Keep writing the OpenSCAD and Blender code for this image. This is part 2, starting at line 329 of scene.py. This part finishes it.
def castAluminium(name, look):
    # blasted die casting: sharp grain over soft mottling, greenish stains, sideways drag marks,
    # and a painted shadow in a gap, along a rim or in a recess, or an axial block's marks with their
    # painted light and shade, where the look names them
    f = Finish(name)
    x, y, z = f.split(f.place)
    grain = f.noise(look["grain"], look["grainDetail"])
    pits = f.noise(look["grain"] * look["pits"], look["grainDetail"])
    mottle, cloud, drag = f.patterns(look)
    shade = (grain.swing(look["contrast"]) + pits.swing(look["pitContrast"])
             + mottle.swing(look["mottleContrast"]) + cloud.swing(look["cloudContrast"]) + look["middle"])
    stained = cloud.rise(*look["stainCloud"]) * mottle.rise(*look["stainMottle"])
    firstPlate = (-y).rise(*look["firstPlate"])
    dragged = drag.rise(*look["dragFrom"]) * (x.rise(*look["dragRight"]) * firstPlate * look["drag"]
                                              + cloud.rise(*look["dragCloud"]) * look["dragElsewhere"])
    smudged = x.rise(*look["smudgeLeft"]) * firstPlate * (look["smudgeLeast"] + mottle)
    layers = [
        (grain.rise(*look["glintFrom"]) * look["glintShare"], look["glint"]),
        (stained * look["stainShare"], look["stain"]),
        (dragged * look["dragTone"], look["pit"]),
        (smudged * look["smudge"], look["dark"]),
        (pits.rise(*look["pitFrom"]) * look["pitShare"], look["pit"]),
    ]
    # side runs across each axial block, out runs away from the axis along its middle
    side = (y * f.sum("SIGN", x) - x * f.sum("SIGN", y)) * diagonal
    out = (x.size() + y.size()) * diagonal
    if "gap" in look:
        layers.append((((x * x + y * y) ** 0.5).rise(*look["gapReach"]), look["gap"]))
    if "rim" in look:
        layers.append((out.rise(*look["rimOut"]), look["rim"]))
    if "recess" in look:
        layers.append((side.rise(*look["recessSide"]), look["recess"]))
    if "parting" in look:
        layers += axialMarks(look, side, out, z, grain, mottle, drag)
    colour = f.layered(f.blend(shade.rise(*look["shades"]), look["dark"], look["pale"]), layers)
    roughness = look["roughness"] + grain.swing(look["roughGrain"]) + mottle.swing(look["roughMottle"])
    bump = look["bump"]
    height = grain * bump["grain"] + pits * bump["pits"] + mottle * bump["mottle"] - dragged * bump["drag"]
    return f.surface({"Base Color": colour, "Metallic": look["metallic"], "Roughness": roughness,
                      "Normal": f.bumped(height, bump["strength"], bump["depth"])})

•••

▸ **Your instructions**
Copy every line verbatim.

▸ **Answer**
Keep writing the OpenSCAD and Blender code for this image. This is part 2, starting at line 329 of scene.py. This part finishes it.
def castAluminium(name, look):
    # blasted die casting: sharp grain over soft mottling, greenish stains, sideways drag marks,
    # and a painted shadow in a gap, along a rim or in a recess, or an axial block's marks with their
    # painted light and shade, where the look names them
    f = Finish(name)
    x, y, z = f.split(f.place)
    grain = f.noise(look["grain"], look["grainDetail"])
    pits = f.noise(look["grain"] * look["pits"], look["grainDetail"])
    mottle, cloud, drag = f.patterns(look)
    shade = (grain.swing(look["contrast"]) + pits.swing(look["pitContrast"])
             + mottle.swing(look["mottleContrast"]) + cloud.swing(look["cloudContrast"]) + look["middle"])
    stained = cloud.rise(*look["stainCloud"]) * mottle.rise(*look["stainMottle"])
    firstPlate = (-y).rise(*look["firstPlate"])
    dragged = drag.rise(*look["dragFrom"]) * (x.rise(*look["dragRight"]) * firstPlate * look["drag"]
                                              + cloud.rise(*look["dragCloud"]) * look["dragElsewhere"])
    smudged = x.rise(*look["smudgeLeft"]) * firstPlate * (look["smudgeLeast"] + mottle)
    layers = [
        (grain.rise(*look["glintFrom"]) * look["glintShare"], look["glint"]),
        (stained * look["stainShare"], look["stain"]),
        (dragged * look["dragTone"], look["pit"]),
        (smudged * look["smudge"], look["dark"]),
        (pits.rise(*look["pitFrom"]) * look["pitShare"], look["pit"]),
    ]
    # side runs across each axial block, out runs away from the axis along its middle
    side = (y * f.sum("SIGN", x) - x * f.sum("SIGN", y)) * diagonal
    out = (x.size() + y.size()) * diagonal
    if "gap" in look:
        layers.append((((x * x + y * y) ** 0.5).rise(*look["gapReach"]), look["gap"]))
    if "rim" in look:
        layers.append((out.rise(*look["rimOut"]), look["rim"]))
    if "recess" in look:
        layers.append((side.rise(*look["recessSide"]), look["recess"]))
    if "parting" in look:
        layers += axialMarks(look, side, out, z, grain, mottle, drag)
    colour = f.layered(f.blend(shade.rise(*look["shades"]), look["dark"], look["pale"]), layers)
    roughness = look["roughness"] + grain.swing(look["roughGrain"]) + mottle.swing(look["roughMottle"])
    bump = look["bump"]
    height = grain * bump["grain"] + pits * bump["pits"] + mottle * bump["mottle"] - dragged * bump["drag"]
    return f.surface({"Base Color": colour, "Metallic": look["metallic"], "Roughness": roughness,
                      "Normal": f.bumped(height, bump["strength"], bump["depth"])})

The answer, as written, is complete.